Down to the actual shooting then and it’s generally quite good. For starters there is generous auto-aim, which is always useful on consoles but particularly for Vita due to the small analogue sticks. There are a variety of weapons available – eleven in total – which range from standard pistols and shotguns to more interesting alien weaponry such as freeze rays or shrink rays. All are fun to play with and have situational uses, so you’ll find yourself switching between them often.
Sadly the game lacks enemy variety – although you will begin to come across tougher foes as you progress through the campaigns, more often than not you’re just swarmed with increasing numbers of familiar foes which you have to pick off using weapons you already know work against them, meaning familiarity sets in quite often.
Boss battles are unique, however – they are often visually impressive feats towering high above Duke and seeming like overwhelming foes to defeat. In practice actually fighting them often devolves into nothing more than strafing around and unloading every bullet in your arsenal into them, meaning they tend to be more spectacle than enjoyment.
Content wise, Duke Nukem 3D is a meaty package – there are four main campaigns to work through, each with ten or so missions plus a couple of optional bonus missions. While the developer times for these levels usually clock in around the 3-4 minute mark, you’ll actually find each takes you a lot longer on your first playthrough – normally around 15-20 minutes per mission.
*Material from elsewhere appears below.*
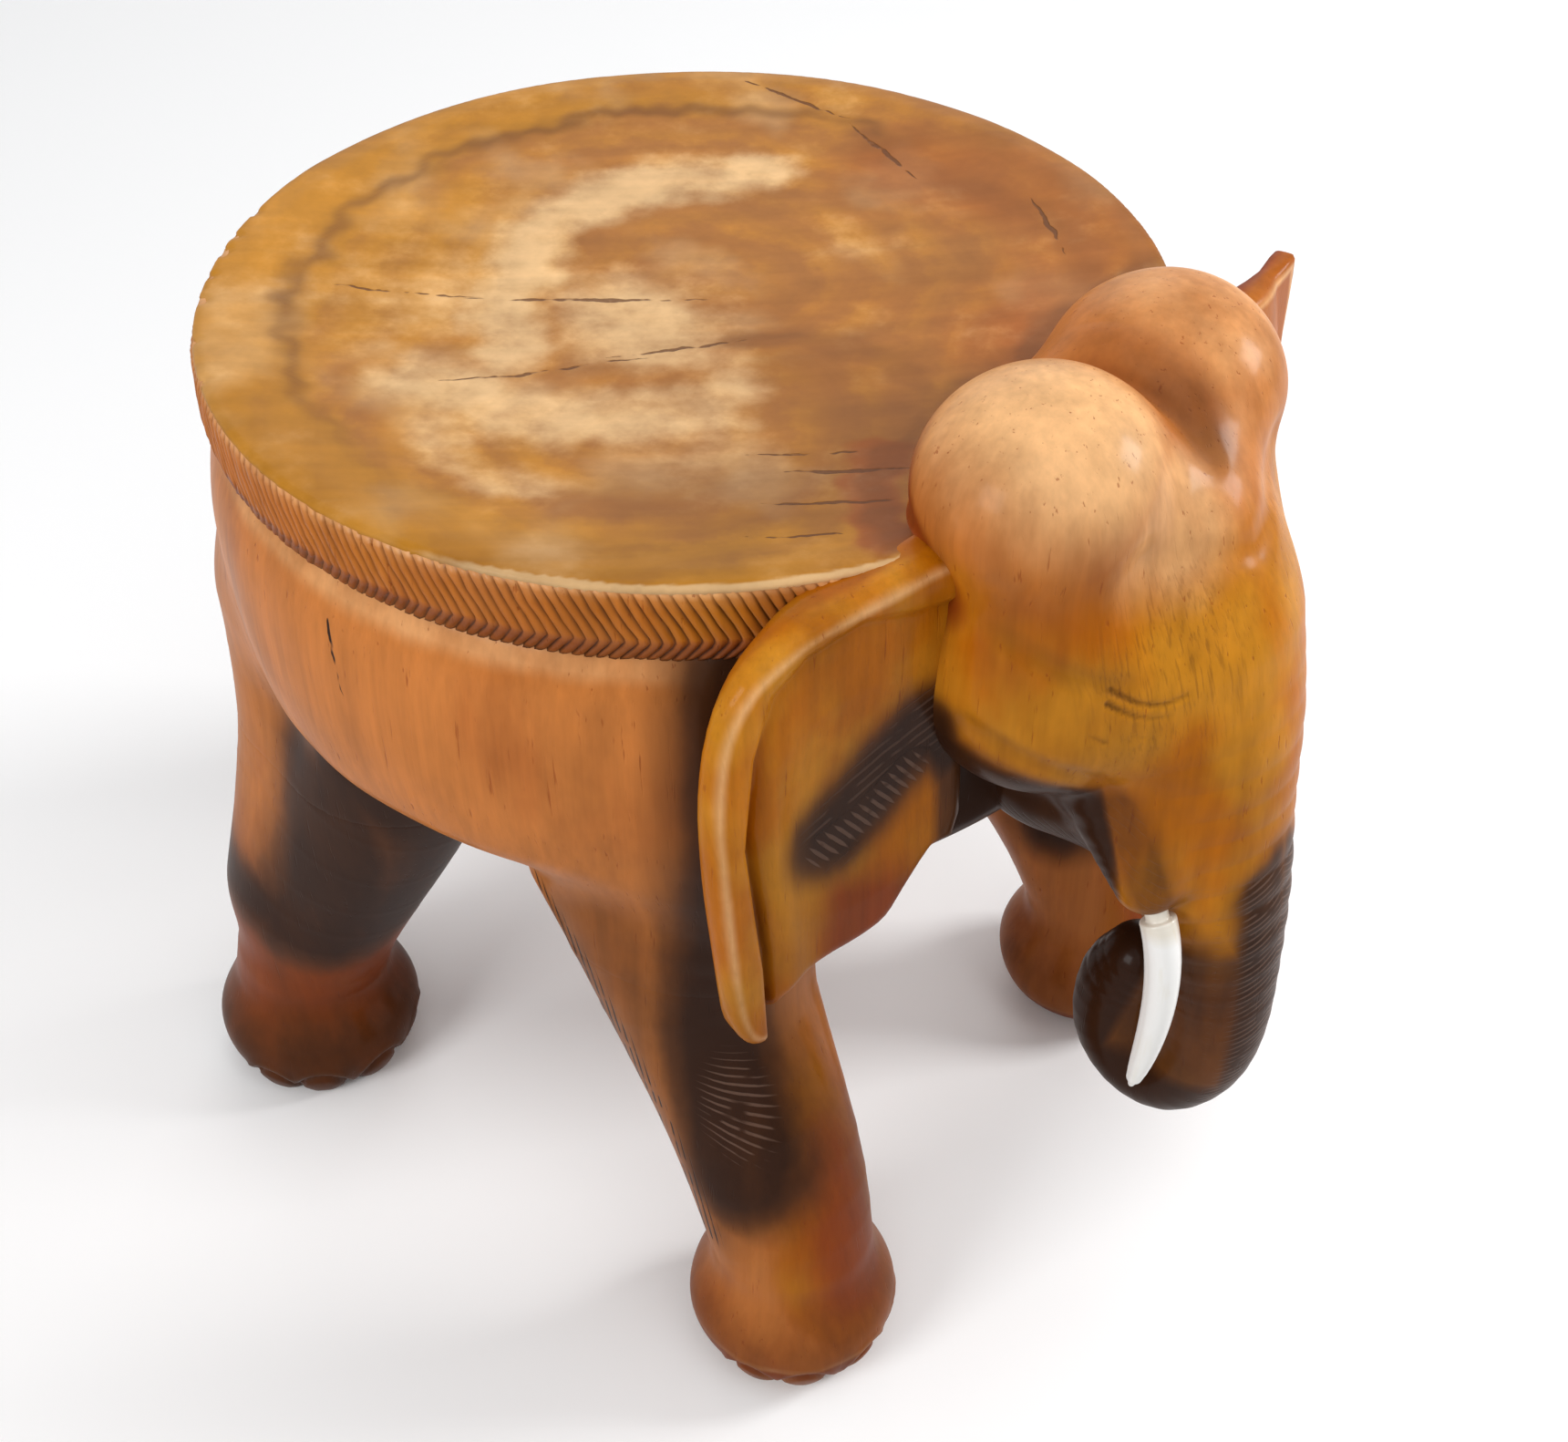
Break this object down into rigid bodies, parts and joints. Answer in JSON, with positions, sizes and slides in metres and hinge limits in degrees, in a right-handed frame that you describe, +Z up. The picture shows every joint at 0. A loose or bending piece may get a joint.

On top of the base game, you’ve also got three extra campaigns to work through (which were originally add-ons to the base game) so there is plenty to do.
There’s also multi-player, but unfortunately at the time I played there was literally no-one online for me to test this with, which is a shame as I feel like Duke’s mechanics would be well suited to a fast-paced arena shooter mode.
Duke Nukem 3D isn’t without its problems and elements of it could have aged better, but Megaton Edition provides such a wealth of enjoyable content that it’s difficult not to at least give it a passing recommendation if you’re looking for a fun, retro-styled shooter on the Vita.